Original Redmine Comment Author Name: James (James) Original Date: 2020-07-20T16:14:21Z

arthur.raney wrote:

To continue the conversation of schemas, we will soon need to start thinking of a returning message schema -- at least that's my thinking. I will peak the WRES protos for inspiration, but this may be an area where we lean more on Jason for guidance. I say that given that I am not sure of future event-detection work and the fields/resultants that such a product might return.

Agree. I think there are two parts to this: 1) the event description payload; and 2) the message metadata, which is connected to the chosen protocol (e.g., AMQP over TCP, but I think Nels was keen on websockets over TCP and I am not familiar with how metadata is layered onto the websockets protocol).

I am assuming that there are N events per one time-series and that each event has a start datetime and an end datetime on the UTC timeline (because that is what the time-series prescribes too).
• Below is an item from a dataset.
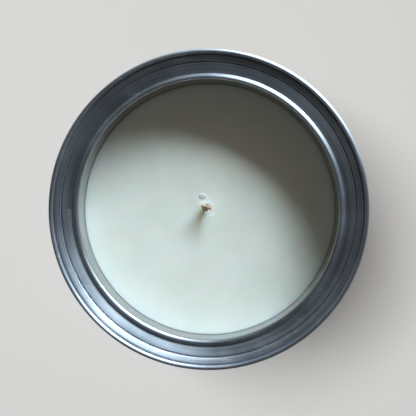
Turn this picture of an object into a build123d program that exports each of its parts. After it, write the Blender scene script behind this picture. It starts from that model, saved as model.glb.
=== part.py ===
from build123d import *
import os

# A lever-lid candle tin without its lid: a seamed tinplate body, a pressed lid ring, a
# pressed bottom, and inside it poured wax with one braided wick held by a metal sustainer.
# Millimetres, +Z up, origin at the middle of the circle that the tin stands on.

# Driving sizes of the tin
TIN_DIAMETER = 86.0
TIN_HEIGHT = 98.0
SHEET = 0.22  # tinplate thickness
SHEET_GAP = 0.04  # air or lacquer between two pressed layers

# Double seam: five layers of sheet, from the inside out the ring or bottom, the body wall,
# the end's hook, the body's hook, and the end's outer panel
LAYER = SHEET + SHEET_GAP
SEAM_LENGTH = 3.1
COMPOUND_WIDTH = 0.24
COMPOUND_HEIGHT = 0.3
HOOK_GAP = 0.6  # left between a hook's free edge and the bend that it points into

PANEL_R = TIN_DIAMETER / 2 - SHEET / 2  # centre-line radii of the five layers
BODY_HOOK_R = PANEL_R - LAYER
END_HOOK_R = PANEL_R - 2 * LAYER
BODY_R = PANEL_R - 3 * LAYER
CHUCK_R = PANEL_R - 4 * LAYER

CROWN_BEND = 0.4  # leaves a narrow flat on the crown, which the tin stands on
HOOK_BEND = LAYER - 0.01
BODY_BORE_R = BODY_R - SHEET / 2
BODY_OUTER_R = BODY_R + SHEET / 2

# Side seam: the body sheet laps over itself and is welded
LAP_WIDTH = 1.6
LAP_RISE = 0.16

# Lid ring, from the rim inwards: corners of the sheet's centre line, each with its bend's
# radius. Depths are measured down from the centre line at the rim's crown.
FOLD_DEPTH = 3.1  # the seam's inner wall goes down this far and is folded back up
FOLD_PITCH = SHEET + 0.1  # between the centre lines of the fold's two walls
SHELF_DEPTH = 0.56
SHELF_BEND = 0.2
SLOPE_R = 41.12
SLOPE_DEPTH = 0.60
SLOPE_BEND = 1.2
RIDGE_R = 39.82
RIDGE_DEPTH = 1.08
RIDGE_BEND = 0.2
STEP_FOOT_R = 39.54
STEP_FOOT_DEPTH = 1.49
STEP_FOOT_BEND = 0.2
PAN_R = 36.92
PAN_DEPTH = 2.15
PAN_BEND = 0.91
BEAD_DEPTH = 0.71  # where the bead's outer slope would meet the neck's line
BEAD_BEND = 0.69
NECK_BORE_R = 35.10
NECK_DEPTH = 9.8  # from the rim's crown to the neck's free edge

# Bottom end
BOTTOM_COUNTERSINK = 3.4
BOTTOM_BEND = 0.8
BOTTOM_STEP_R = 33.0
BOTTOM_STEP = 0.7
PANEL_TOP = BOTTOM_COUNTERSINK - BOTTOM_STEP + SHEET / 2

# Candle
WAX_TOP = TIN_HEIGHT - NECK_DEPTH  # the wax stands level with the neck's lower edge
WAX_CLEARANCE = 0.03
STICKER_R = 9.5
STICKER_THICK = 0.6
SUSTAINER_R = 10.0
SUSTAINER_SHEET = 0.3
COLLAR_R = 2.05
COLLAR_HEIGHT = 3.5
WICK_R = 1.45
WICK_STANDS = 3.2  # how far the trimmed wick stands above the wax
WICK_AT_WAX = (-1.70, -0.10)
WICK_TIP = (-0.62, 0.84)
WICK_BEND = 5.0
WICK_LEAN_BEND = 60.0  # the slow lean above the collar


def pressed(points, bends):
    """A round pressing of even sheet: its centre line, given as (radius, height), turned about Z."""
    centre_line = FilletPolyline([(r, 0, z) for r, z in points], radius=bends)
    section = Face(Wire(centre_line.edges()).offset_2d(SHEET / 2))
    return revolve(section, Axis.Z)


def seam_end(rim, down):
    """Centre line of an end's seam, from the hook's free edge over the crown to its inner wall.

    rim is the height of the crown's outside and down is -1 where the seam hangs below it, +1
    where it stands above it.
    """
    crown = rim + down * SHEET / 2
    foot = rim + down * (SEAM_LENGTH - SHEET / 2)
    hook_edge = rim + down * (SHEET + LAYER + HOOK_GAP)
    points = [(END_HOOK_R, hook_edge), (END_HOOK_R, foot), (PANEL_R, foot), (PANEL_R, crown)]
    points.append((CHUCK_R, crown))
    bends = [HOOK_BEND, HOOK_BEND, CROWN_BEND, CROWN_BEND]
    return points, bends


def body_wall():
    """The rolled and welded body, flanged at both ends into the seams' body hooks."""
    hook_top = TIN_HEIGHT - LAYER - SHEET / 2
    hook_bottom = LAYER + SHEET / 2
    hook_reach = SEAM_LENGTH - SHEET - HOOK_GAP
    points = [
        (BODY_HOOK_R, TIN_HEIGHT - hook_reach),
        (BODY_HOOK_R, hook_top),
        (BODY_R, hook_top),
        (BODY_R, hook_bottom),
        (BODY_HOOK_R, hook_bottom),
        (BODY_HOOK_R, hook_reach),
    ]
    shell = pressed(points, [HOOK_BEND] * 4)
    lap_height = TIN_HEIGHT - 2 * (SEAM_LENGTH + 0.5)
    lap_centre = (0, BODY_R, TIN_HEIGHT / 2)
    lap_block = Pos(*lap_centre) * Box(LAP_WIDTH, 4, lap_height)
    lap_tube = Pos(0, 0, TIN_HEIGHT / 2) * Cylinder(BODY_OUTER_R + LAP_RISE, lap_height)
    lap_bore = Pos(0, 0, TIN_HEIGHT / 2) * Cylinder(BODY_R, lap_height)
    return shell + (lap_block & (lap_tube - lap_bore))


def top_ring():
    """The lid ring: seam, folded inner wall, shelf, ridge, sloping pan, bead and neck."""
    seam_points, seam_bends = seam_end(TIN_HEIGHT, -1)
    fold_r = CHUCK_R - FOLD_PITCH
    neck_r = NECK_BORE_R + SHEET / 2
    crown = TIN_HEIGHT - SHEET / 2
    points = seam_points + [
        (CHUCK_R, crown - FOLD_DEPTH),
        (fold_r, crown - FOLD_DEPTH),
        (fold_r, crown - SHELF_DEPTH),
        (SLOPE_R, crown - SLOPE_DEPTH),
        (RIDGE_R, crown - RIDGE_DEPTH),
        (STEP_FOOT_R, crown - STEP_FOOT_DEPTH),
        (PAN_R, crown - PAN_DEPTH),
        (neck_r, crown - BEAD_DEPTH),
        (neck_r, TIN_HEIGHT - NECK_DEPTH + SHEET / 2),
    ]
    fold_bend = FOLD_PITCH / 2 - 0.01
    bends = seam_bends + [fold_bend, fold_bend, SHELF_BEND, SLOPE_BEND, RIDGE_BEND]
    bends += [STEP_FOOT_BEND, PAN_BEND, BEAD_BEND]
    return pressed(points, bends)


def bottom_end():
    """The countersunk bottom, with one stamped step in its panel."""
    seam_points, seam_bends = seam_end(0, 1)
    step_z = BOTTOM_COUNTERSINK - BOTTOM_STEP
    points = seam_points + [
        (CHUCK_R, BOTTOM_COUNTERSINK),
        (BOTTOM_STEP_R + BOTTOM_STEP, BOTTOM_COUNTERSINK),
        (BOTTOM_STEP_R, step_z),
        (STICKER_R / 2, step_z),
    ]
    rim = pressed(points, seam_bends + [BOTTOM_BEND, 0, 0])
    middle = Pos(0, 0, step_z) * Cylinder(STICKER_R / 2 + SHEET, SHEET)
    return rim + middle


def seam_compound(height):
    """The sealing compound flowed into a seam, between the end's hook and the body's bend."""
    ring = Cylinder(END_HOOK_R + COMPOUND_WIDTH / 2, COMPOUND_HEIGHT)
    bore = Cylinder(END_HOOK_R - COMPOUND_WIDTH / 2, COMPOUND_HEIGHT)
    return Pos(0, 0, height) * (ring - bore)


def sustainer_sticker():
    """The adhesive pad that holds the sustainer to the bottom of the tin."""
    return Pos(0, 0, PANEL_TOP + STICKER_THICK / 2) * Cylinder(STICKER_R, STICKER_THICK)


def wick_sustainer():
    """The pressed metal tab: a flat disc with a rolled edge and a collar crimped on the wick."""
    disc_z = PANEL_TOP + STICKER_THICK
    outline = Polyline(
        (WICK_R, 0, disc_z),
        (SUSTAINER_R, 0, disc_z),
        (SUSTAINER_R, 0, disc_z + 2 * SUSTAINER_SHEET),
        (SUSTAINER_R - SUSTAINER_SHEET, 0, disc_z + 2 * SUSTAINER_SHEET),
        (SUSTAINER_R - SUSTAINER_SHEET, 0, disc_z + SUSTAINER_SHEET),
        (COLLAR_R + SUSTAINER_SHEET, 0, disc_z + SUSTAINER_SHEET),
        (COLLAR_R, 0, disc_z + 2 * SUSTAINER_SHEET),
        (COLLAR_R, 0, disc_z + COLLAR_HEIGHT),
        (WICK_R, 0, disc_z + COLLAR_HEIGHT),
        close=True,
    )
    return revolve(Face(Wire(outline.edges())), Axis.Z)


def wick():
    """The braided wick: upright in the collar, a slow lean through the wax, a bent trimmed tip."""
    foot_z = PANEL_TOP + STICKER_THICK
    straight_z = foot_z + COLLAR_HEIGHT + 4
    wax_x, wax_y = WICK_AT_WAX
    tip_x, tip_y = WICK_TIP
    route = FilletPolyline(
        (0, 0, foot_z),
        (0, 0, straight_z),
        (wax_x, wax_y, WAX_TOP - 1.5),
        (tip_x, tip_y, WAX_TOP + WICK_STANDS),
        radius=[WICK_LEAN_BEND, WICK_BEND],
    )
    path = Wire(route.edges())
    section = Plane(path @ 0, z_dir=path % 0) * Circle(WICK_R)
    return sweep(section.face(), path=path)


def wax_fill(embedded):
    """The poured wax, moulded by the body, by the bottom and by everything embedded in it."""
    lift = SHEET / 2 + WAX_CLEARANCE
    corner = lift * 0.414  # tangent of half the step's 45 degrees
    step_z = BOTTOM_COUNTERSINK - BOTTOM_STEP
    outline = Polyline(
        (0, 0, step_z + lift),
        (BOTTOM_STEP_R - corner, 0, step_z + lift),
        (BOTTOM_STEP_R + BOTTOM_STEP - corner, 0, BOTTOM_COUNTERSINK + lift),
        (BODY_BORE_R, 0, BOTTOM_COUNTERSINK + lift),
        (BODY_BORE_R, 0, WAX_TOP),
        (0, 0, WAX_TOP),
        close=True,
    )
    block = revolve(Face(Wire(outline.edges())), Axis.Z)
    for piece in embedded:
        block = block - piece
    return block


def main():
    sticker = sustainer_sticker()
    sustainer = wick_sustainer()
    braid = wick()
    compound_height = LAYER + SHEET / 2 + HOOK_BEND + COMPOUND_HEIGHT / 2 + SHEET_GAP / 4
    nodes = {
        "body_wall": body_wall(),
        "top_ring": top_ring(),
        "bottom_end": bottom_end(),
        "top_seam_compound": seam_compound(TIN_HEIGHT - compound_height),
        "bottom_seam_compound": seam_compound(compound_height),
        "sustainer_sticker": sticker,
        "wick_sustainer": sustainer,
        "wick": braid,
        "wax_fill": wax_fill([sticker, sustainer, braid]),
    }
    os.makedirs("parts", exist_ok=True)
    for name, solid in nodes.items():
        export_step(solid, f"parts/{name}.step")
        print(name, round(solid.volume), solid.bounding_box())


main()
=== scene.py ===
import math
import random

import bmesh
import bpy
import numpy as np
from mathutils import Matrix, Vector, noise


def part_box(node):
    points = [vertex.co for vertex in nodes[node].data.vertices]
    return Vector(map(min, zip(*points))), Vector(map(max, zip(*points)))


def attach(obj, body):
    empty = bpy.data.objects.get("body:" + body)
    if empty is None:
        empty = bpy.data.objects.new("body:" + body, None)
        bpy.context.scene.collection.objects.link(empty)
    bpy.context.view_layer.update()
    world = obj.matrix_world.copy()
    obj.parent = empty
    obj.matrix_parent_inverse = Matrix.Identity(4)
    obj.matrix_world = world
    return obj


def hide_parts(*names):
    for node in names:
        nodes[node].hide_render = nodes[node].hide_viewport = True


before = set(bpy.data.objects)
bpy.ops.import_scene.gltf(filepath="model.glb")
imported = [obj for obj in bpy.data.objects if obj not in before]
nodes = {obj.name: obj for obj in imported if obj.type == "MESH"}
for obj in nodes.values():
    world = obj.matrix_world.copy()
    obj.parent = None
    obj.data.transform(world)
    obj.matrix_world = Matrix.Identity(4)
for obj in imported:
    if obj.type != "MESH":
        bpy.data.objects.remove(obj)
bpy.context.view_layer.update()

MM = 0.001
rim_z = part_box("top_ring")[1].z
wax_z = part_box("wax_fill")[1].z
tin_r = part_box("top_ring")[1].x
scene = bpy.context.scene

# ---------------------------------------------------------------- camera
# A lens close above the open tin, a little to its right, aimed almost straight down at the rim.
# It sees down into the neck, and slightly more of the neck's left wall than of its right.
CAMERA_ABOVE_RIM = 192 * MM
CAMERA_SIDE = 10.7 * MM
CAMERA_BACK = 2.4 * MM
FRAME_WIDTH = 110.9 * MM  # how much the camera sees across at the rim
AIM = Vector((0.27, 0.46, 0)) * MM
SENSOR_WIDTH = 36.0  # in mm, as the camera's own settings are


def new_object(name, data):
    """An object in the scene that shows or holds the given data."""
    piece = bpy.data.objects.new(name, data)
    scene.collection.objects.link(piece)
    return piece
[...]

I am further assuming that we have a rule for how each datetime relates to the time scale of the data (e.g., the start or end of the period over which the value is distributed).

Additionally, I think we'll need to pass through all of the metadata that describes the time-series, because that also describes the events. In other words:

The variable name;
The measurement unit of the variable (this doesn't help to clarify datetimes, but probably helps with some other measures that are expressed in units of the measured variable);
The series name;
The time scale; and
The geometry.

Arguably, we might want to repeat back the time-series that generated the events too (as part of the metadata), so there is an unambiguous connection between the two. However, that will increase the size of the payload. Alternatively, we could use a (practically) unique identifier for the content, like the hash of the content. By definition, the content is what determines the events.

We will also need to think about the message metadata (the stuff outside the payload), but that also depends on the protocol. For example, I think we'll want a job identifier of some kind, in order to tie the request to the response.